Step 2: Encode Non-ASCII Characters

The remaining non-ASCII characters are encoded using a variable-length integer encoding scheme. Each integer represents a position value that indicates where the next non-ASCII character should be inserted into the existing string. The encoding uses a base-36 system (using digits 0-9 and letters a-z) with adaptive bias that adjusts the encoding range based on previously encoded values.

Step 3: Combine and Prefix

The encoded non-ASCII portion is appended to the ASCII portion after a hyphen separator. The entire result is prefixed with "xn--" to indicate Punycode encoding.

A Concrete Example

Input domain:   muller.de (u with umlaut)
ASCII part:     mller
Non-ASCII:      u umlaut (Unicode U+00FC)
Punycode:       xn--mller-kva
Full ACE:       xn--mller-kva.de

Input domain:   Chinese "hello" + .com
ASCII part:     (none)
Non-ASCII:      U+4F60, U+597D
Punycode:       xn--6qq986b3xl
Full ACE:       xn--6qq986b3xl.com

Practical Applications of Punycode

Domain Name Registration

Domain registrars use Punycode internally when registering internationalized domain names. When you search for a domain name in your native script, the registrar converts it to Punycode, checks availability against the DNS database, and registers the Punycode version. The registrar's interface may display the Unicode version for readability, but the actual registered domain is in Punycode.

Email Addresses

Internationalized email addresses follow the EAI (Email Address Internationalization) standard, which uses Punycode for the domain portion. The local part (before the @) can contain Unicode characters directly, but the domain part is encoded in Punycode.

URL Handling in Browsers

Web browsers automatically handle Punycode conversion. When you type a domain with international characters in the address bar, the browser converts it to Punycode for the actual DNS lookup and HTTP request. The browser then displays the Unicode version in the address bar for readability, unless security restrictions trigger display of the raw Punycode.

DNS Configuration

When configuring DNS records for internationalized domains, all zone files and DNS records must use the Punycode (ACE) form. This is because the DNS protocol only supports ASCII. DNS server software will reject records containing non-ASCII characters.
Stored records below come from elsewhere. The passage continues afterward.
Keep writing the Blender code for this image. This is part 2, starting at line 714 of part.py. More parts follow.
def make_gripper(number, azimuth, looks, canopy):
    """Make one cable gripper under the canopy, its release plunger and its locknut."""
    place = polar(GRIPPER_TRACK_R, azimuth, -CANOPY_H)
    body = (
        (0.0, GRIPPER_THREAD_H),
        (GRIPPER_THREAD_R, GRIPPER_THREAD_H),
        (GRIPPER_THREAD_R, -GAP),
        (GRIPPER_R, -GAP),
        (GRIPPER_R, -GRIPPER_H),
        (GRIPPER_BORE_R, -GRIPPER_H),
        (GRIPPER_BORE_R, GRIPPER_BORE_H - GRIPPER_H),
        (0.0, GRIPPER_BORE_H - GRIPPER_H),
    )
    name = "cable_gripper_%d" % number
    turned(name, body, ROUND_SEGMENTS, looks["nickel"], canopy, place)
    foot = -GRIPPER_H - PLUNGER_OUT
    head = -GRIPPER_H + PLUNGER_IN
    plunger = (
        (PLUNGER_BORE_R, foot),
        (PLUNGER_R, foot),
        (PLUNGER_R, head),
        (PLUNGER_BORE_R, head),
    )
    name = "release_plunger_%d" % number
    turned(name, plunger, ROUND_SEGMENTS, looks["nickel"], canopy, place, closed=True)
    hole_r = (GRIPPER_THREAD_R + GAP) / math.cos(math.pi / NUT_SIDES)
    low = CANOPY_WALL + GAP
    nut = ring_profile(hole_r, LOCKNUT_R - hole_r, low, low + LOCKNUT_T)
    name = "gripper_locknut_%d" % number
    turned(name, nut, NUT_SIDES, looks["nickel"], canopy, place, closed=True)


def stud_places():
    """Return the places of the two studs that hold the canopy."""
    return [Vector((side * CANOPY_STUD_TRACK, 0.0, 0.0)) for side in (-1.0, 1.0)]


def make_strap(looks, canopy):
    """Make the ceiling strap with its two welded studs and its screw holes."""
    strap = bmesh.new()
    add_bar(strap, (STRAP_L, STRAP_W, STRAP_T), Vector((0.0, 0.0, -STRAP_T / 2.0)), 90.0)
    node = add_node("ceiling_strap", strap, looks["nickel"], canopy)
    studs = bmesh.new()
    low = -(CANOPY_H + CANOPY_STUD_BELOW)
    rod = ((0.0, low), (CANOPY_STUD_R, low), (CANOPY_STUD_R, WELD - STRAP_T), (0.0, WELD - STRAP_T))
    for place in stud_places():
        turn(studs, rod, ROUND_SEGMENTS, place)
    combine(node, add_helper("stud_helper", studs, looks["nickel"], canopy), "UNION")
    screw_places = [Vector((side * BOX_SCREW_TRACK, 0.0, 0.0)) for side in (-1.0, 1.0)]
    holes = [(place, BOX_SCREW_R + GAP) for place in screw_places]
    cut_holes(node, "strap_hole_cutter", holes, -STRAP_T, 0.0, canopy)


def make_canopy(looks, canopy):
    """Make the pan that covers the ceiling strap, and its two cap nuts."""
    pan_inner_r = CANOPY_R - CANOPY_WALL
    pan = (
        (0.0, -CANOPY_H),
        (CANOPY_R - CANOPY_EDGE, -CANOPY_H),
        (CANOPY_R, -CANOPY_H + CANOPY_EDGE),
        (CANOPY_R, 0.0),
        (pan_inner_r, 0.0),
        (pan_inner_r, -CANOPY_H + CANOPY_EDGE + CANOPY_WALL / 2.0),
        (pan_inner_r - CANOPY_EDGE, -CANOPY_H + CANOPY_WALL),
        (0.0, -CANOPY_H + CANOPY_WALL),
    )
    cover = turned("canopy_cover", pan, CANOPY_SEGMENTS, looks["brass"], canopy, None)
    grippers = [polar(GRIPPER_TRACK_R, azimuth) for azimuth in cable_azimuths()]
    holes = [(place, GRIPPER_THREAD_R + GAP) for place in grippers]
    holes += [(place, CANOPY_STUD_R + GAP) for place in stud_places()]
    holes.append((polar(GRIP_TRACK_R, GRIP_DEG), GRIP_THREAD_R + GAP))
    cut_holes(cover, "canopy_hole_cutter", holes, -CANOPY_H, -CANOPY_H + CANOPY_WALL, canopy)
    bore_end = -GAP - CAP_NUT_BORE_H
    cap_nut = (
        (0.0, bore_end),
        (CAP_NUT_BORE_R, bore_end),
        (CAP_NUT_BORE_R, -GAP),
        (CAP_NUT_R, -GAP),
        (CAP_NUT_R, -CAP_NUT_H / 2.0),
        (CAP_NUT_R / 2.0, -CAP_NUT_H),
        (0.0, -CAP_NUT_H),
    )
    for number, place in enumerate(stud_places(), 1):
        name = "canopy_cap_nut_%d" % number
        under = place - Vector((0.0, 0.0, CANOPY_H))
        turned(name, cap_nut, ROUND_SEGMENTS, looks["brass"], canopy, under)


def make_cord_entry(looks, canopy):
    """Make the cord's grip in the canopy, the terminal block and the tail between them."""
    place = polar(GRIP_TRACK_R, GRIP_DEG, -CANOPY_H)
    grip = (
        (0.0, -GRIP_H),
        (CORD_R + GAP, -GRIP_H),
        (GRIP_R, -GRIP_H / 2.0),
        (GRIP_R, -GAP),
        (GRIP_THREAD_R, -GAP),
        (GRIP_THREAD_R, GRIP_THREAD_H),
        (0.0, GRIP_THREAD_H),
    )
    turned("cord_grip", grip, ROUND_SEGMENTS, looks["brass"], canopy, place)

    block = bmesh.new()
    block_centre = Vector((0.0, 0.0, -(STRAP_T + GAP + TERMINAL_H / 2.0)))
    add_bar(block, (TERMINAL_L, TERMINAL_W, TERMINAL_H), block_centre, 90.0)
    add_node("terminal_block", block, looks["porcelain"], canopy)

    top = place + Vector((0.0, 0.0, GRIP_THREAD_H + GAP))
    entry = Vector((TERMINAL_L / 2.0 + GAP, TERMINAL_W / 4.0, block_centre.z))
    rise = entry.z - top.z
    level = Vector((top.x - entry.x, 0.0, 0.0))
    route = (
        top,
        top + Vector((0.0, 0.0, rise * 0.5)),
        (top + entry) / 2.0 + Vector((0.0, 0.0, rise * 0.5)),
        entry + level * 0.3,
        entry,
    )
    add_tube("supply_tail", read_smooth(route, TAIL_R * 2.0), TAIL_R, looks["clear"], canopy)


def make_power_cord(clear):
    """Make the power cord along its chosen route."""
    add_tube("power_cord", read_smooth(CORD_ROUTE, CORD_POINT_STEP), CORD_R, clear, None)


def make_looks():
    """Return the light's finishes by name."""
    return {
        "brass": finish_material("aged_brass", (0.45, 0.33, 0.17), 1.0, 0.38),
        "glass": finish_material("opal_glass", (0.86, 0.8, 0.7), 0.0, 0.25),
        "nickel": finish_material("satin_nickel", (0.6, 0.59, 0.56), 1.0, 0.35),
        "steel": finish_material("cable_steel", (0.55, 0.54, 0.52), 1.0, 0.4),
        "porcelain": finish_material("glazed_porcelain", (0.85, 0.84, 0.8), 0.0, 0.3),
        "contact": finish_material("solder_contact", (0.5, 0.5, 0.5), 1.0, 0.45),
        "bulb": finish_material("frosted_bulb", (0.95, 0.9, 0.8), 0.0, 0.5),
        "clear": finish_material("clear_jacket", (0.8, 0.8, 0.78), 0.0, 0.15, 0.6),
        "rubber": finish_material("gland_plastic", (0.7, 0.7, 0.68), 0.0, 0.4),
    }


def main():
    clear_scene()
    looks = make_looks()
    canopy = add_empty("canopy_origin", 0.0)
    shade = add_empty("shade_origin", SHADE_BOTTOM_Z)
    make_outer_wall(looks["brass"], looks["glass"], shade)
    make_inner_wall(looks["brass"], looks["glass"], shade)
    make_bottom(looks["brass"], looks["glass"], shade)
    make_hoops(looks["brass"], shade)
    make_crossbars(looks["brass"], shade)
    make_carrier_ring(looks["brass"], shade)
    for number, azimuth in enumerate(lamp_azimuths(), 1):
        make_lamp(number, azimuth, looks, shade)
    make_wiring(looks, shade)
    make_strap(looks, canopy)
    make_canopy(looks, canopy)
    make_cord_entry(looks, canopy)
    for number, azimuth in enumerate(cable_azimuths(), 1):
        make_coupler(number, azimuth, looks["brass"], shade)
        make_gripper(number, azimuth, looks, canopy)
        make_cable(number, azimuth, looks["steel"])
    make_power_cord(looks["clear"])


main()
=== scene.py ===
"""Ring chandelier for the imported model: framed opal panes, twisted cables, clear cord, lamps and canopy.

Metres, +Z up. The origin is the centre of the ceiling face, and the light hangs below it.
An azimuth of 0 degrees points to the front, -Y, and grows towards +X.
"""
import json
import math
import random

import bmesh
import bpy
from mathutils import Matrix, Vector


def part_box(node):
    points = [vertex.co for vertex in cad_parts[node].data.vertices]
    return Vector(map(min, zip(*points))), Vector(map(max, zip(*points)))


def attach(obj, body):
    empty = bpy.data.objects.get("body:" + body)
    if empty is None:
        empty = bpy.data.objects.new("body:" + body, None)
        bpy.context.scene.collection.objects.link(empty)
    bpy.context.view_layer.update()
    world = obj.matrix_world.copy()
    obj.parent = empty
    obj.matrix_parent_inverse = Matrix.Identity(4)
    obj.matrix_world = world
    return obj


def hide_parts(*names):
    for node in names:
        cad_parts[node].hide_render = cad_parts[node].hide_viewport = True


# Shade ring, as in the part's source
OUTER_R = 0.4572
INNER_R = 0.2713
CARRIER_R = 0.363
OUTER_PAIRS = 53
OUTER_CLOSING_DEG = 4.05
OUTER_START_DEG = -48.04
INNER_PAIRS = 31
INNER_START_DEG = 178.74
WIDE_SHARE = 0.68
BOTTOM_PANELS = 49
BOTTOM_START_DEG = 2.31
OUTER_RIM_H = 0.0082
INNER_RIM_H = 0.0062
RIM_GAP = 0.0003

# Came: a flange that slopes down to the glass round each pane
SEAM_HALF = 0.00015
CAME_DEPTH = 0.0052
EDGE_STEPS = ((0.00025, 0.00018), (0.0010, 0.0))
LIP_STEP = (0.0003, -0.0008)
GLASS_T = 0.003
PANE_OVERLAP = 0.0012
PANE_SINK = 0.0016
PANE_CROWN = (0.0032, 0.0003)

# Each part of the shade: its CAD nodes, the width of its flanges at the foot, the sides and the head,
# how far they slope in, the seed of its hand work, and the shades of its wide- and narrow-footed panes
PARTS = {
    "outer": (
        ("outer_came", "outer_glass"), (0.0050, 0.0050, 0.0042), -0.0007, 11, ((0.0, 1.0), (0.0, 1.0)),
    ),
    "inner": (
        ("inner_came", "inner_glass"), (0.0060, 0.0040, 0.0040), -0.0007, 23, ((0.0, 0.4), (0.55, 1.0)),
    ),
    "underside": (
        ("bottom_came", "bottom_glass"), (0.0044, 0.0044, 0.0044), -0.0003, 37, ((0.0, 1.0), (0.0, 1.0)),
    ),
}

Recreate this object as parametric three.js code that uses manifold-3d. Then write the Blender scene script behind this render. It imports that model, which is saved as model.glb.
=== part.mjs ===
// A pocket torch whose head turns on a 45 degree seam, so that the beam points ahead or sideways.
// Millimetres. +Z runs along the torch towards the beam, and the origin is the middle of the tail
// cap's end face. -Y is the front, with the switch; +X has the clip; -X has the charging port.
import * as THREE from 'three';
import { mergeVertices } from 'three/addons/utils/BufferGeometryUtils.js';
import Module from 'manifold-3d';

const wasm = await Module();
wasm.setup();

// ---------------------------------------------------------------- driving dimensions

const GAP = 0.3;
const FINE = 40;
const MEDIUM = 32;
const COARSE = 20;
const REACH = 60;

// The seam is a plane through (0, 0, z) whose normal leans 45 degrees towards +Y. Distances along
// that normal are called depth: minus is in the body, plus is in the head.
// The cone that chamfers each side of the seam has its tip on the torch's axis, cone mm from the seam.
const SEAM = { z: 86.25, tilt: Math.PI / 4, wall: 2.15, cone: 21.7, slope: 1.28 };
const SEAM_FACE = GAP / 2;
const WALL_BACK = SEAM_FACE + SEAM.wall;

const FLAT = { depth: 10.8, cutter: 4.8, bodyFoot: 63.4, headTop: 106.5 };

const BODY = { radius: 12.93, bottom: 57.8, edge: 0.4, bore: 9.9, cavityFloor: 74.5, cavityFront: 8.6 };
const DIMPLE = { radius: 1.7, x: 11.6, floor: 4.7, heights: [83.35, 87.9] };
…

How to Convert Between Unicode and Punycode

Online Punycode Converter

Our free online Punycode converter lets you convert between Unicode domain names and Punycode instantly. Simply enter a domain name in any script, and it converts to Punycode. You can also paste Punycode to decode it back to Unicode.

Command Line Tools

# Using Python
python3 -c "print('example.de'.encode('idna').decode())"

# Using idn command (requires libidn tools)
idn --punycode-encode example.de

# Using PowerShell (with .NET)
[System.Net.IDN]::GetAscii("example.de")

Programming Languages

# Python
domain = "muller.de"
punycode = domain.encode("idna").decode()
# xn--mller-kva.de

# JavaScript (Node.js)
const punycode = require("punycode/");
punycode.toASCII("cafe.com");
// xn--caf-dma.com

# PHP
$punycode = idn_to_ascii("muller.de");
// xn--mller-kva.de

Punycode and Browser Security

Common Punycode Examples

Unicode Domain           Punycode (ACE)
muller.de                xn--mller-kva.de
cafe.com                 xn--caf-dma.com
aiti.com                 xn--iti-0qa.com
Chinese hello.com        xn--6qq986b3xl.com
Russian privet.ru        xn--80aalbc1b2c8c.ru
naive.com                xn--nave-6pa.com
Korean example.com       xn--2o0b7a0c.com

Best Practices for Working with International Domains

  1. Always register both versions. Register the internationalized domain AND the ASCII version to protect your brand and prevent confusion.
  2. Display Unicode, store Punycode. Show users the readable Unicode version, but always use Punycode for DNS records, server configuration, and database storage.
  3. Test thoroughly. Test your international domains across different browsers, email clients, and DNS providers, as support and behavior can vary.
  4. Be aware of homograph risks. If you operate a security-sensitive service, monitor for lookalike domains registered with similar Unicode characters.
  5. Use IDNA 2008. The latest version of the IDNA standard has better security properties than IDNA 2003. Ensure your tools support the updated standard.

Try our free online tool to get results instantly in your browser.

Frequently Asked Questions

What is Punycode?

Punycode is an encoding syntax that converts Unicode characters to ASCII for use in domain names. It allows internationalized domain names to work with the ASCII-only Domain Name System. Punycode-encoded domains start with 'xn--'.

Why do domains start with xn--?

The 'xn--' prefix is defined by the IDNA standard to indicate that the domain label is Punycode-encoded. This prefix was chosen to be extremely unlikely to appear naturally in domain names, making it easy for systems to identify and process internationalized domains.

Is Punycode safe from phishing attacks?

Punycode itself is neutral, but it enables homograph attacks where visually similar characters from different scripts are used to impersonate domains. Modern browsers mitigate this by displaying Punycode when mixed scripts are detected.

How do I convert a domain to Punycode?

Use our free online Punycode converter tool. In Python: domain.encode('idna').decode(). In JavaScript (Node.js): require('punycode/').toASCII('domain'). In PHP: idn_to_ascii('domain').

What is the difference between IDNA 2003 and IDNA 2008?

IDNA 2008 is the updated internationalized domain name standard with stricter security rules. It better handles characters that could be confused across scripts and has improved validation. Most modern systems should use IDNA 2008 for new implementations.